Christmas is cancelled.
Well, maybe not officially but, as far as I’m concerned, the festive season will have less sparkle and joy about it now that His Majesty’s Theatre has been forced to postpone the panto this year.
Curse coronavirus for taking away one of the highlights of the year, not just for my family but for many.
And if ever we needed a show that is just two hours of laughter, silliness, spectacle and sheer escapism, it is now.
Had Beauty And The Beast gone ahead we would all have been guaranteed a night to forget our worries and our cares.
But losing the panto is the least of it, as far as theatre and arts go for Aberdeen.
All those shows swept away by Covid-19.
All those festivals stopped in their tracks from Look Again to the Aberdeen International Comedy Festival.

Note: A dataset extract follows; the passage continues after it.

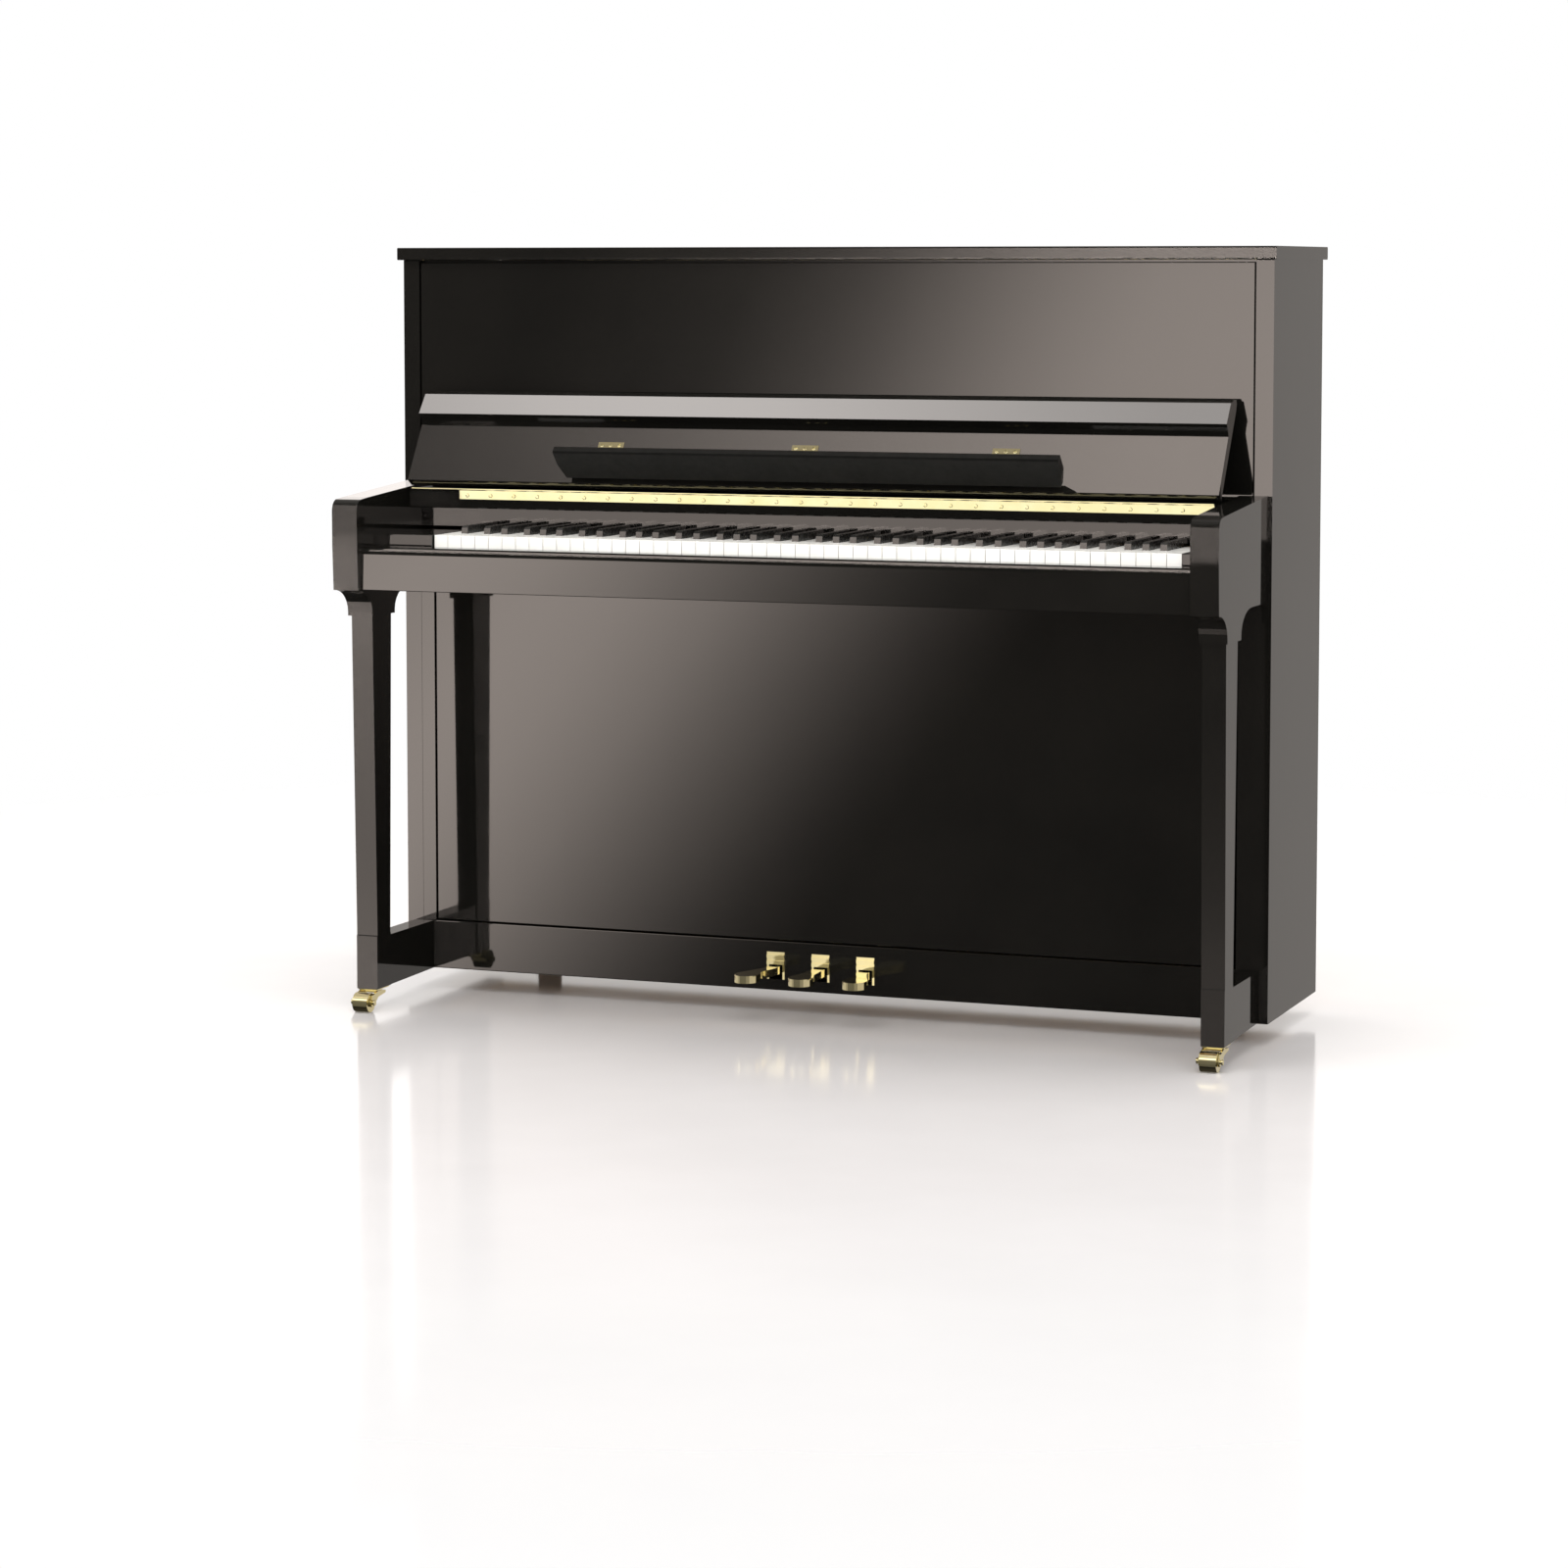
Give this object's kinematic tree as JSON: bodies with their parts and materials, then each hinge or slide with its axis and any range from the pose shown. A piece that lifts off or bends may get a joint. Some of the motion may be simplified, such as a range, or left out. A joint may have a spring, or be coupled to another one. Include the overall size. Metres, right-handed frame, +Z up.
{
  "type": "upright piano",
  "caption": "Upright piano with a polished black case, square legs on brass rollers, an open fallboard with folding music ledge, keys and pedals.",
  "frame": {"origin": "middle of the footprint on the floor", "axes": "+X to the right seen from the player (treble), +Y to the back, +Z up"},
  "size_m": [1.472, 0.599, 1.224],
  "materials": {
    "black_polish": "black polyester lacquer, mirror polished",
    "black_satin": "black lacquer, satin",
    "key_white": "white key covering, satin to gloss",
    "key_black": "black key covering, semi-matt",
    "brass": "polished and lacquered",
    "timber": "planed, clear sealed",
    "spruce": "quarter-sawn spruce, varnished",
    "action_metal": "cast and drawn, matt",
    "iron": "bronze-coloured paint",
    "wire": "drawn steel wire",
    "hammer_felt": "white wool felt on maple",
    "damper_felt": "red felt on maple",
    "foot_rubber": "black rubber"
  },
  "bodies": {
    "case": {"side_left": "black_polish", "side_right": "black_polish", "lid_hinge": "brass", "upper_panel": "black_polish", "lower_panel": "black_polish", "bottom_rail": "black_polish", "stiles": "black_polish", "bottom_board": "timber", "keybed": "timber", "key_slip": "black_polish", "key_block_left": "black_polish", "key_block_right": "black_polish", "arm_left": "black_polish", "arm_right": "black_polish", "leg_left": "black_polish", "leg_right": "black_polish", "toe_block_left": "black_polish", "toe_block_right": "black_polish", "caster_fork_left": "brass", "caster_fork_right": "brass", "rear_foot_left": "foot_rubber", "rear_foot_right": "foot_rubber", "hinge_rail": "black_polish", "fall_leaf": "brass", "nameboard": "black_polish", "pedal_plates": "brass", "key_frame": "timber", "action_rail": "action_metal", "hammers": "hammer_felt", "dampers": "damper_felt", "iron_plate": "iron", "strings": "wire", "soundboard": "spruce", "back_frame": "timber"},
    "lid_body": {"lid": "black_polish"},
    "fallboard_body": {"fallboard": "black_polish", "fall_lip": "black_polish", "ledge_hinges": "brass"},
    "ledge_body": {"music_ledge": "black_satin"},
    "pedal_left_body": {"pedal_left": "brass"},
    "pedal_middle_body": {"pedal_middle": "brass"},
    "pedal_right_body": {"pedal_right": "brass"},
    "roller_left_body": {"caster_roller_left": "brass"},
    "roller_right_body": {"caster_roller_right": "brass"},
    "white_keys_bass_body": {"white_keys_bass": "key_white"},
    "black_keys_bass_body": {"black_keys_bass": "key_black"},
    "white_keys_treble_body": {"white_keys_treble": "key_white"},
    "black_keys_treble_body": {"black_keys_treble": "key_black"},
    "white_key_c_body": {"white_key_c": "key_white"},
    "white_key_d_body": {"white_key_d": "key_white"},
    "white_key_e_body": {"white_key_e": "key_white"},
    "white_key_f_body": {"white_key_f": "key_white"},
    "white_key_g_body": {"white_key_g": "key_white"},
    "white_key_a_body": {"white_key_a": "key_white"},
    "white_key_b_body": {"white_key_b": "key_white"},
    "black_key_cs_body": {"black_key_cs": "key_black"},
    "black_key_ds_body": {"black_key_ds": "key_black"},
    "black_key_fs_body": {"black_key_fs": "key_black"},
    "black_key_gs_body": {"black_key_gs": "key_black"},
    "black_key_as_body": {"black_key_as": "key_black"}
  },
  "joints": [
    {"name": "fallboard_hinge", "type": "hinge", "parent": "case", "child": "fallboard_body", "pos_m": [0, -0.1121, 0.836], "axis": [1, 0, 0], "range_deg": [0, 128]},
    {"name": "ledge_fold", "type": "hinge", "parent": "fallboard_body", "child": "ledge_body", "pos_m": [0, -0.11924, 0.86424], "axis": [-1, 0, 0], "range_deg": [0, 74.2]},
    {"name": "lid_hinge_joint", "type": "hinge", "parent": "case", "child": "lid_body", "pos_m": [0, 0.2959, 1.2054], "axis": [-1, 0, 0], "range_deg": [0, 90]},
    {"name": "pedal_left_press", "type": "hinge", "parent": "case", "child": "pedal_left_body", "pos_m": [-0.077, 0.1005, 0.078], "axis": [1, 0, 0], "range_deg": [0, 3.5], "stiffness_Nm_per_rad": 60, "springref_deg": -3.44},
    {"name": "pedal_middle_press", "type": "hinge", "parent": "case", "child": "pedal_middle_body", "pos_m": [-0.0005, 0.1005, 0.078], "axis": [1, 0, 0], "range_deg": [0, 3.5], "stiffness_Nm_per_rad": 60, "springref_deg": -3.44},
    {"name": "pedal_right_press", "type": "hinge", "parent": "case", "child": "pedal_right_body", "pos_m": [0.0755, 0.1005, 0.078], "axis": [1, 0, 0], "range_deg": [0, 3.5], "stiffness_Nm_per_rad": 60, "springref_deg": -3.44},
    {"name": "caster_left_spin", "type": "hinge", "parent": "case", "child": "roller_left_body", "pos_m": [-0.69975, -0.2455, 0.0155], "axis": [1, 0, 0], "continuous": true},
    {"name": "caster_right_spin", "type": "hinge", "parent": "case", "child": "roller_right_body", "pos_m": [0.69975, -0.2455, 0.0155], "axis": [1, 0, 0], "continuous": true},
    {"name": "press_white_keys_bass", "type": "hinge", "parent": "case", "child": "white_keys_bass_body", "pos_m": [0, -0.0045, 0.744], "axis": [1, 0, 0], "range_deg": [0, 2.5], "stiffness_Nm_per_rad": 27.6, "springref_deg": -6.88},
    {"name": "press_black_keys_bass", "type": "hinge", "parent": "case", "child": "black_keys_bass_body", "pos_m": [0, -0.0045, 0.744], "axis": [1, 0, 0], "range_deg": [0, 2.5], "stiffness_Nm_per_rad": 19.2, "springref_deg": -6.88},
    {"name": "press_white_keys_treble", "type": "hinge", "parent": "case", "child": "white_keys_treble_body", "pos_m": [0, -0.0045, 0.744], "axis": [1, 0, 0], "range_deg": [0, 2.5], "stiffness_Nm_per_rad": 26.4, "springref_deg": -6.88},
    {"name": "press_black_keys_treble", "type": "hinge", "parent": "case", "child": "black_keys_treble_body", "pos_m": [0, -0.0045, 0.744], "axis": [1, 0, 0], "range_deg": [0, 2.5], "stiffness_Nm_per_rad": 18, "springref_deg": -6.88},
    {"name": "press_white_key_c", "type": "hinge", "parent": "case", "child": "white_key_c_body", "pos_m": [0, -0.0045, 0.744], "axis": [1, 0, 0], "range_deg": [0, 2.5], "stiffness_Nm_per_rad": 1.2, "springref_deg": -6.88},
    {"name": "press_white_key_d", "type": "hinge", "parent": "case", "child": "white_key_d_body", "pos_m": [0, -0.0045, 0.744], "axis": [1, 0, 0], "range_deg": [0, 2.5], "stiffness_Nm_per_rad": 1.2, "springref_deg": -6.88},
    {"name": "press_white_key_e", "type": "hinge", "parent": "case", "child": "white_key_e_body", "pos_m": [0, -0.0045, 0.744], "axis": [1, 0, 0], "range_deg": [0, 2.5], "stiffness_Nm_per_rad": 1.2, "springref_deg": -6.88},
    {"name": "press_white_key_f", "type": "hinge", "parent": "case", "child": "white_key_f_body", "pos_m": [0, -0.0045, 0.744], "axis": [1, 0, 0], "range_deg": [0, 2.5], "stiffness_Nm_per_rad": 1.2, "springref_deg": -6.88},
    {"name": "press_white_key_g", "type": "hinge", "parent": "case", "child": "white_key_g_body", "pos_m": [0, -0.0045, 0.744], "axis": [1, 0, 0], "range_deg": [0, 2.5], "stiffness_Nm_per_rad": 1.2, "springref_deg": -6.88},
    {"name": "press_white_key_a", "type": "hinge", "parent": "case", "child": "white_key_a_body", "pos_m": [0, -0.0045, 0.744], "axis": [1, 0, 0], "range_deg": [0, 2.5], "stiffness_Nm_per_rad": 1.2, "springref_deg": -6.88},
    {"name": "press_white_key_b", "type": "hinge", "parent": "case", "child": "white_key_b_body", "pos_m": [0, -0.0045, 0.744], "axis": [1, 0, 0], "range_deg": [0, 2.5], "stiffness_Nm_per_rad": 1.2, "springref_deg": -6.88},
    {"name": "press_black_key_cs", "type": "hinge", "parent": "case", "child": "black_key_cs_body", "pos_m": [0, -0.0045, 0.744], "axis": [1, 0, 0], "range_deg": [0, 2.5], "stiffness_Nm_per_rad": 1.2, "springref_deg": -6.88},
    {"name": "press_black_key_ds", "type": "hinge", "parent": "case", "child": "black_key_ds_body", "pos_m": [0, -0.0045, 0.744], "axis": [1, 0, 0], "range_deg": [0, 2.5], "stiffness_Nm_per_rad": 1.2, "springref_deg": -6.88},
    {"name": "press_black_key_fs", "type": "hinge", "parent": "case", "child": "black_key_fs_body", "pos_m": [0, -0.0045, 0.744], "axis": [1, 0, 0], "range_deg": [0, 2.5], "stiffness_Nm_per_rad": 1.2, "springref_deg": -6.88},
    {"name": "press_black_key_gs", "type": "hinge", "parent": "case", "child": "black_key_gs_body", "pos_m": [0, -0.0045, 0.744], "axis": [1, 0, 0], "range_deg": [0, 2.5], "stiffness_Nm_per_rad": 1.2, "springref_deg": -6.88},
    {"name": "press_black_key_as", "type": "hinge", "parent": "case", "child": "black_key_as_body", "pos_m": [0, -0.0045, 0.744], "axis": [1, 0, 0], "range_deg": [0, 2.5], "stiffness_Nm_per_rad": 1.2, "springref_deg": -6.88}
  ],
  "couplings": [
    {"joint": "ledge_fold", "follows": "fallboard_hinge", "ratio": 0.578}
  ]
}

All those venues sitting empty. All those artists and performers left high and dry. All the people who make the magic of live performance happen, from the back stage crews to the front-of-house folk.
All facing an uncertain future as the pandemic turns their industry dark.
It is particularly cruel that this crisis happened just at a time when there was real momentum in the cultural life of the Granite City and the whole of the north-east, in fact. The Music Hall had re-established its position as one of the finest venues in the country, the Art Gallery had just reopened in spectacular fashion and was a “go-to” place for the city again.
P&J Live was getting up a head of steam with a thrilling and exciting programme.
Now, nothing. Nothing, that is, except an uncertain and worrying future for everyone in the arts.
Which is why now more than ever there needs to be unequivocal support for the industry at every level of government and from all of us.
Our theatres, music halls, comedy clubs, music venues, galleries and festivals are too big and too important to lose.
There needs to be clarity for the way forward, a gameplan that will help get bums safely back on seats and unstinting financial support until that can happen and to make it happen.
Theatre, music, dance – all the myriad forms of art – are not extras or “nice to haves”. They are essential.
They are the things that elevate us out of the mundane, make our lives funnier, deeper, more joyous, better.
And when we come out of this crisis we will need them more than ever.
Big setback due to Muppets showdown
We all knew that easing out of lockdown came with risks.
There was almost an inevitability there would be a spike somewhere at some point.
But why, oh why, did it have to be Aberdeen in such spectacularly Muppetish fashion?
All that sacrifice, all that hard work, undone because some clowns think the rules don’t apply to them. It was a heady mix of exceptionalism and arrogance by a few which put the city back so far. Please, learn the lesson and keep the heid.